Every six months or so, the research community rolls out studies pertaining to women that often debunk the long held beliefs that women aren’t sexual beings. The latest study to contradict longstanding societal impressions was released last week:
At least according to a recent study by Diane Kholos Wysocki, a professor of sociology and women’s studies at the University of Nebraska at Kearney, and Cheryl D. Childers, a professor of sociology at Washburn University, women are more likely to send nude photographs or sexually explicit text messages than men. About two-thirds of women surveyed sent such missives compared with roughly half the men (although for reasons to be explained later, these results are not the most scientific).
*Sips coffee* Interesting.
The article broke down the unusual method to conduct this survey:
Dr. Kholos Wysocki’s current study used a rather unusual data set: an online survey of 5,187 adult visitors to the Web site AshleyMadison.com, an “infidelity” service aimed at married men and women, as its basis for analysis. Conducted in 2009, the survey asked 68 questions about users’ Internet use, sexual behaviors and demographics.

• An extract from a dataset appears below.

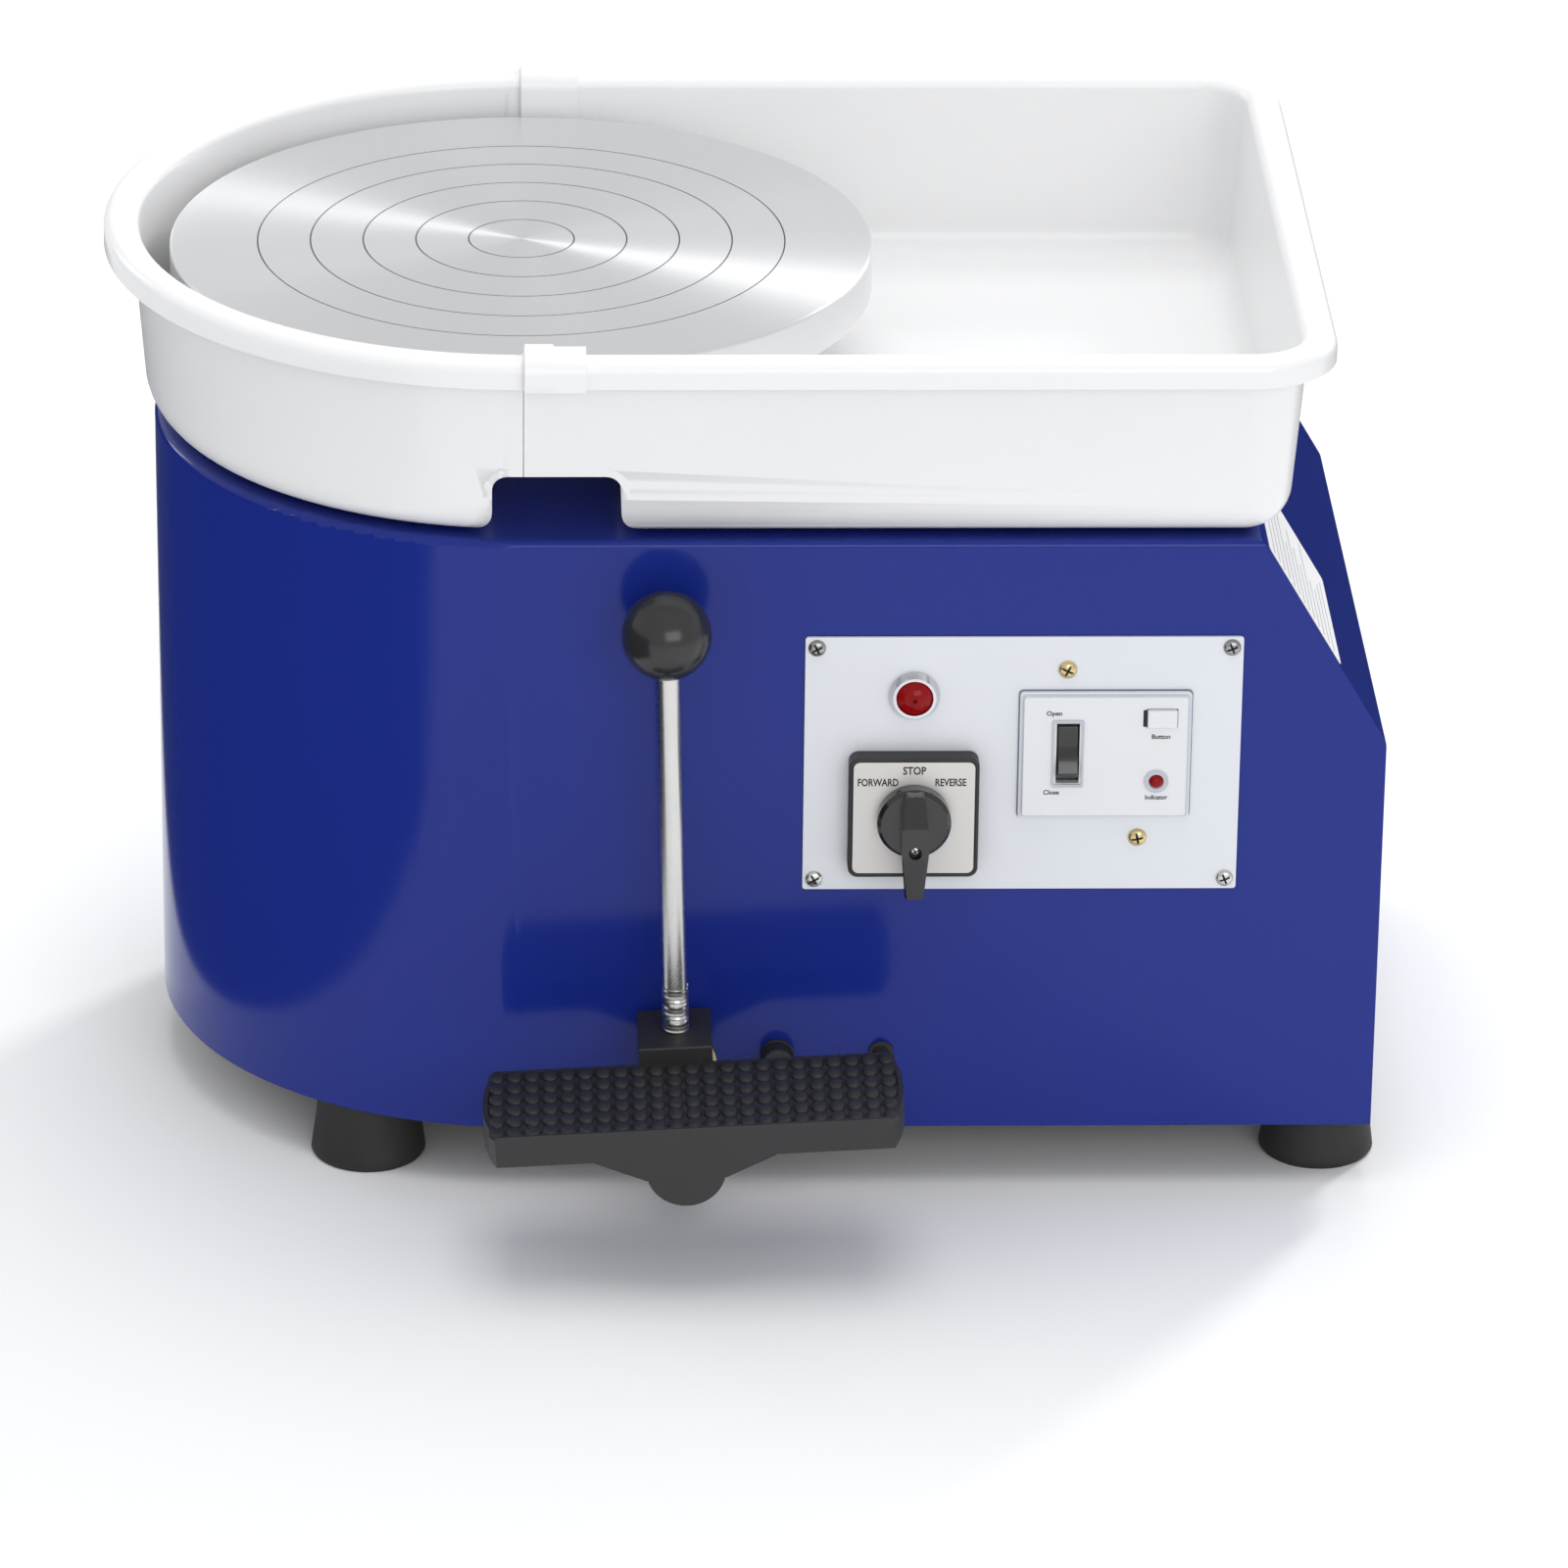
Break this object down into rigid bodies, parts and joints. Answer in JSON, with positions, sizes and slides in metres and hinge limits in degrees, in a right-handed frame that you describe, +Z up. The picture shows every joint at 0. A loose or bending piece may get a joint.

Women were also more likely to meet people in real life after meeting them online (83 percent of women compared with 67 percent of men). But they were less likely to be anxious about being caught looking at sexually explicit material and less cautious than men about sweeping up their cybertrails. Dr. Kholos Wysocki was not surprised. “I know young men who are constantly getting naked pictures from women they know on their phones,” she said. “They’re constant!”
Bingo. Perhaps women are more likely to sext because the men in their lives are more interested in seeing their naked bodies than they are interested in seeing a man’s naked body? Who knows…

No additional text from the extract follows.